Capital Flows and the Ownership of Rails
Who owns the rails, owns the rent. In the 2010s, this was an argument about card networks and super-apps. In the 2020s, it is about interfaces over public rails. Latin America’s central banks lowered the cost of moving money; someone still decides how merchants access those pipes, in which order, with what fraud tooling, and at what price. South–South entrants can push the cost curve down by importing hard-won lessons from similarly complex markets — but they also shape the competitive equilibrium. For policymakers, the metric of success is not how many logos enter the market; it is whether small firms get cheaper, safer, faster payments and clearer redress when things go wrong.

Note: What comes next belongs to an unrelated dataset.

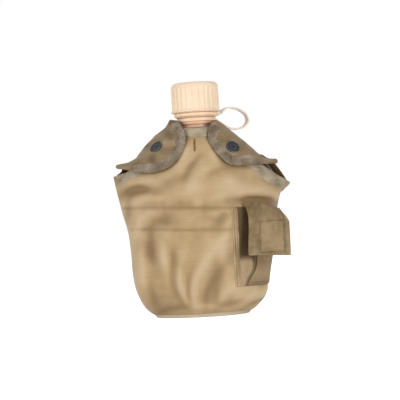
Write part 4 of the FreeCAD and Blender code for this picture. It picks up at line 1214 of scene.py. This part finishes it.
def makePocketFlap():
    half = pocketFlapShape["half"]
    flap = shapedGrid("pocketFlap", 70, 70,
                      lambda a, b: pocketFlapAt(half * (2 * a - 1), b, 0.0))
    marked(flap, pocketFlapShade)
    thicken(flap, outOfPocket, pocketFlapShape["thickness"])
    dress(flap, pocketCloth, "pocket_flap", ["pocket_flap"])

    over = pocketFlapShape["thickness"] + 0.1
    left, right, low, high = pocketFlapShape["patch"]
    top, bottom = pocketProfile[0].z, pocketProfile[-1].z
    lines = []

    def line(start, end):
        points = []
        for i in range(40):
            along = start[0] + (end[0] - start[0]) * i / 39
            height = start[1] + (end[1] - start[1]) * i / 39
            points.append(pocketFlapAt(along, (top - height) / (top - bottom), over))
        lines.append(stitches("row", points, [outOfPocket] * 40, finePiece))

    for height in (low, low + 1.9, high - 1.9, high):
        line((left, height), (right, height))
    for along in (left, right):
        line((along, low), (along, high))
    line((-half + 2.2, bottom + 2.0), (-half + 2.2, 94.0))
    rows = joined("pocketFlapRows", lines)
    dress(rows, khakiThread, "pocket_flap")


pocketSeam = {"past": 14.0, "height": 100.2, "fall": 5.6, "out": 11.6, "furthest": 66.0}


# The strip that the flap hangs from, sewn flat to the cover above it, in the dark gusset cloth as
# painted shade under the flap's top.
def makePocketSeam():
    half = pocketFlapShape["half"]

    def place(a, b):
        along = -half + (half + pocketSeam["past"]) * a
        height = pocketSeam["height"] - pocketSeam["fall"] * smoothStep(-14.0, 16.0, along)
        hang = pocketPlace(along, pocketSeam["out"], height)
        sewnX = min(hang.x + 1.0, pocketSeam["furthest"])
        sewn = frontAt(sewnX, height + 0.6, 1.2)[0]
        return hang.lerp(sewn, b)

    strip = shapedGrid("pocketSeam", 50, 12, place)
    thicken(strip, (0.3, -0.5, 1), 1.0)
    dress(strip, gussetShadeCloth, "canteen", ["pocket_flap_seam"])


def makeTapePatch(name, body, out, low, high, left, right, node):
    def place(a, b):
        height = low + (high - low) * b
        tuft = 0.15 * noiseAt(a * 30, b * 30, out)
        return pocketPlace(left + (right - left) * a, out + tuft, height)

    patch = shapedGrid(name, 30, 30, place)
    thicken(patch, outOfPocket, 0.6, rounding=0)
    dress(patch, hookTape, body, [node])


makePocketBody()
makePocketFlap()
makePocketSeam()
makeTapePatch("loopPatch", "canteen", 15.9, 58.5, 84.5, -11.0, 8.0, "pocket_loop_tape")
makeTapePatch("hookPatch", "pocket_flap", 16.6, 57.0, 82.0, -12.0, 12.0, "pocket_hook_tape")
print("pocket ready")


webbingShape = {"low": 101.0, "high": 127.0, "half": 50.0, "stand": 31.5, "thickness": 1.5,
                "over": 2.3, "rows": (-46.5, -37.5, -2.4, 2.4, 37.5, 46.5)}


def backDepth(x, height, offset):
    half, radius = formAt(height, offset)
    centre = half - radius
    if abs(x) < centre:
        hollow = centre / math.sin(backAngle) - radius
        return centre / math.tan(backAngle) - math.sqrt(hollow ** 2 - x * x)
    return math.sqrt(max(0.0, radius ** 2 - (abs(x) - centre) ** 2))


def makeWebbing():
    shape = webbingShape

    def place(a, b):
        x = shape["half"] * (2 * a - 1)
        height = shape["low"] + (shape["high"] - shape["low"]) * b
        over = smoothStep(3.4, 8.2, abs(x)) * (1 - smoothStep(30.2, 36.0, abs(x)))
        sewn = backDepth(x, height, shape["over"])
        depth = max(sewn, shape["stand"]) if over > 0.99 else sewn + (
            max(sewn, shape["stand"]) - sewn) * over
        return Vector((x, depth, height))

    band = shapedGrid("backWebbing", 140, 24, place)
    thicken(band, (0, 1, 0), shape["thickness"])
    dress(band, webbingCloth, "canteen", ["back_webbing"])
    lines = []
    for x in shape["rows"]:
        points = []
        for i in range(30):
            height = shape["low"] + 2.0 + (shape["high"] - shape["low"] - 4.0) * i / 29
            depth = backDepth(x, height, shape["over"]) + shape["thickness"] + 0.12
            points.append(Vector((x, depth, height)))
        lines.append(stitches("row", points, [Vector((0, 1, 0))] * 30))
    rows = joined("webbingRows", lines)
    dress(rows, khakiThread, "canteen")


makeWebbing()
print("webbing ready")


finishes = {
    "canteen_bottle": bottlePlastic, "screw_cap": capPlastic, "cap_liner": linerRubber,
    "strap_cap_ring": ringPlastic, "strap_neck_ring": ringPlastic,
    "retaining_strap": strapPlastic,
    "left_snap_cap": snapEnamel, "right_snap_cap": snapEnamel,
    "left_snap_socket": snapEnamel, "right_snap_socket": snapEnamel,
    "left_snap_stud": snapEnamel, "right_snap_stud": snapEnamel,
    "left_keeper": keeperSteel, "right_keeper": keeperSteel,
    "left_slider": keeperSteel, "right_slider": keeperSteel,
}


def finishNodes():
    for name, material in finishes.items():
        node = nodes[name]
        if not node.material_slots:
            node.data.materials.append(material)
        for slot in node.material_slots:
            slot.material = material


def nodePoints(name):
    node = nodes[name]
    return [node.matrix_world @ vertex.co for vertex in node.data.vertices]


# Two raised rings on the face of a snap's cap, in a lighter metal than the cap that puts a painted
# highlight on its rim and dome.
def makeSnapRim(side):
    cap = nodePoints(side + "_snap_cap")
    socket = nodePoints(side + "_snap_socket")
    centre = sum(cap, Vector()) / len(cap)
    axis = (centre - sum(socket, Vector()) / len(socket)).normalized()
    radius = max(((point - centre).cross(axis)).length for point in cap)
    rings = []
    for share, thick in ((0.84, 0.42), (0.40, 0.30)):
        near = [(point - centre).dot(axis) for point in cap
                if abs((point - centre).cross(axis).length / radius - share) < 0.22]
        deselectAll()
        bpy.ops.mesh.primitive_torus_add(major_segments=48, minor_segments=10,
                                         major_radius=radius * share, minor_radius=thick * mm)
        ring = bpy.context.object
        ring.rotation_euler = axis.to_track_quat("Z", "Y").to_euler()
        ring.location = centre + axis * (max(near) - 0.1 * mm)
        bpy.ops.object.transform_apply(location=True, rotation=True, scale=True)
        rings.append(ring)
    rim = joined(side + "SnapRim", rings)
    smooth(rim)
    dress(rim, snapRim, side + "_flap")


finishNodes()
for snapSide in ("left", "right"):
    makeSnapRim(snapSide)
print("solids finished")


setting = {
    "distance": 1.25, "width": 0.372, "roll": 3.4, "look": (-0.001, 0.0, 0.1066),
    "world": 0.62, "glow": 0.75,
}
lampRows = [  # name, place, target, power, size
    ("keyLamp", (0.75, -1.15, 0.12), (0, 0, 0.08), 7.0, 0.3),
    ("fillLamp", (-0.95, -0.8, 0.35), (0, 0, 0.1), 5.0, 0.8),
    ("topLamp", (0.1, 0.5, 1.2), (0, 0, 0.1), 0.8, 0.8),
]


# What the camera and one other kind of ray see differs from what lights the scene.
def seenMix(tree, kind, usual, seen, output):
    paths = tree.nodes.new("ShaderNodeLightPath")
    factor = mathNode(tree, "MAXIMUM", paths.outputs["Is Camera Ray"], paths.outputs[kind])
    mix = tree.nodes.new("ShaderNodeMixShader")
    for index, value in enumerate((factor, usual.outputs[0], seen.outputs[0])):
        link(tree, value, mix.inputs[index])
    link(tree, mix.outputs[0], tree.nodes[output].inputs["Surface"])


def makeStage():
    deselectAll()
    bpy.ops.mesh.primitive_plane_add(size=8.0, location=(0, 0, 0))
    floor = bpy.context.object
    floor.name = "floor"
    material = bpy.data.materials.new("paleFloor")
    material.use_nodes = True
    tree = material.node_tree
    shader = tree.nodes["Principled BSDF"]
    setValues(shader, {"Base Color": (0.86, 0.86, 0.86, 1), "Roughness": 0.9})
    glow = tree.nodes.new("ShaderNodeEmission")
    setValues(glow, {"Color": (1, 1, 1, 1), "Strength": setting["glow"]})
    add = tree.nodes.new("ShaderNodeAddShader")
    link(tree, shader.outputs[0], add.inputs[0])
    link(tree, glow.outputs[0], add.inputs[1])
    seenMix(tree, "Is Glossy Ray", shader, add, "Material Output")
    floor.data.materials.append(material)


def makeWorld():
    world = bpy.data.worlds.new("paleRoom")
    bpy.context.scene.world = world
    world.use_nodes = True
    tree = world.node_tree
    background = tree.nodes["Background"]
    setValues(background, {"Color": (1.0, 0.99, 0.975, 1), "Strength": setting["world"]})
    white = tree.nodes.new("ShaderNodeBackground")
    setValues(white, {"Color": (1, 1, 1, 1), "Strength": 1.0})
    seenMix(tree, "Is Transmission Ray", background, white, "World Output")


def addLamp(name, place, target, power, size):
    lamp = bpy.data.lights.new(name, "AREA")
    lamp.energy = power
    lamp.shape = "DISK"
    lamp.size = size
    holder = placed(name, lamp)
    holder.location = place
    aim = Vector(target) - Vector(place)
    holder.rotation_euler = aim.to_track_quat("-Z", "Y").to_euler()


def makeCamera():
    camera = bpy.data.cameras.new("camera")
    camera.sensor_width = 36.0
    camera.lens = 36.0 * setting["distance"] / setting["width"]
    holder = placed("camera", camera)
    roll = math.radians(setting["roll"])
    right = Vector((math.cos(roll), 0, -math.sin(roll)))
    up = Vector((math.sin(roll), 0, math.cos(roll)))
    back = right.cross(up)
    turn = Matrix((right, up, back)).transposed().to_4x4()
    place = Vector(setting["look"]) + Vector((0, -setting["distance"], 0))
    holder.matrix_world = Matrix.Translation(place) @ turn
    bpy.context.scene.camera = holder


makeStage()
makeWorld()
for lampRow in lampRows:
    addLamp(*lampRow)
makeCamera()
bpy.context.scene.view_settings.view_transform = "Standard"
print("stage ready")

What Success Looks Like (and What It Does Not)
For Xendit, traction is not measured in press releases but in three operational signals. First, net revenue retention from merchants that add new geographies without changing provider. Second, declining dispute ratios and fraud losses as models localise. Third, payout speed and reconciliation accuracy across currencies. If those metrics move in the right direction, the corridor is real. If not, expansion becomes a costly detour.
For the region, success is broader. It means lower acceptance costs for SMEs, more choice for consumers at checkout, safer remittances with transparent fees, and portable identity that shortens onboarding without weakening KYC. The opposite scenario is also possible: fragmentation disguised as innovation, with every provider rebuilding the same stack and merchants paying in complexity what they save in fees.
The Politics Inside the Product
Payments embed politics: who can transact with whom, on what terms, and with what reversibility. Cross-regional providers navigate sanctions lists, fraud typologies, and elections that may change data rules overnight. They must also translate norms: what counts as adequate disclosure in Jakarta may not pass in São Paulo; what is acceptable latency in Bogotá might be intolerable in Bangkok. The firms that endure are those that treat compliance as product — configurable, tested, and continuously audited — not as a PDF attached to a launch deck.
A Quiet Rebalancing of Global Finance
Much of the world’s payment intelligence grew up serving either wealthy cardholders or state-linked super-apps. The South–South corridor points to a third model: public rails, private interfaces, pro-merchant defaults. It is less glamorous than a super-app, less extractive than a toll-based network, and better suited to regions where small businesses are the economy. The centre of gravity in payments may not move to Jakarta or São Paulo overnight, but the coordinates are changing.
Analytical Lens — When the Periphery Connects Itself
South–South fintech is not a story of catching up; it is a story of build-outs suited to different constraints. Latin America’s answer to card lock-in was Pix and SPEI; Southeast Asia’s answer to bank fragmentation was QR standardisation and real-time clearing. Xendit’s expansion is a bet that these answers can talk to each other — that a Jakarta-born interface can speak fluent Pix, that a Bogotá checkout can clear an Indonesian payout without drama.
The strategic consequence is larger than one firm. As corridors thicken, trade becomes more about code than customs. The unit of integration is not a free-trade deal but an API. Sovereignty is exercised not only in tariffs but in standards and uptime. If this works, the cost of moving value across the South falls — and with it, the need to route ambition through the North’s platforms. The map of finance does not flip; it becomes multipolar at the layer that matters most: the layer where money actually moves.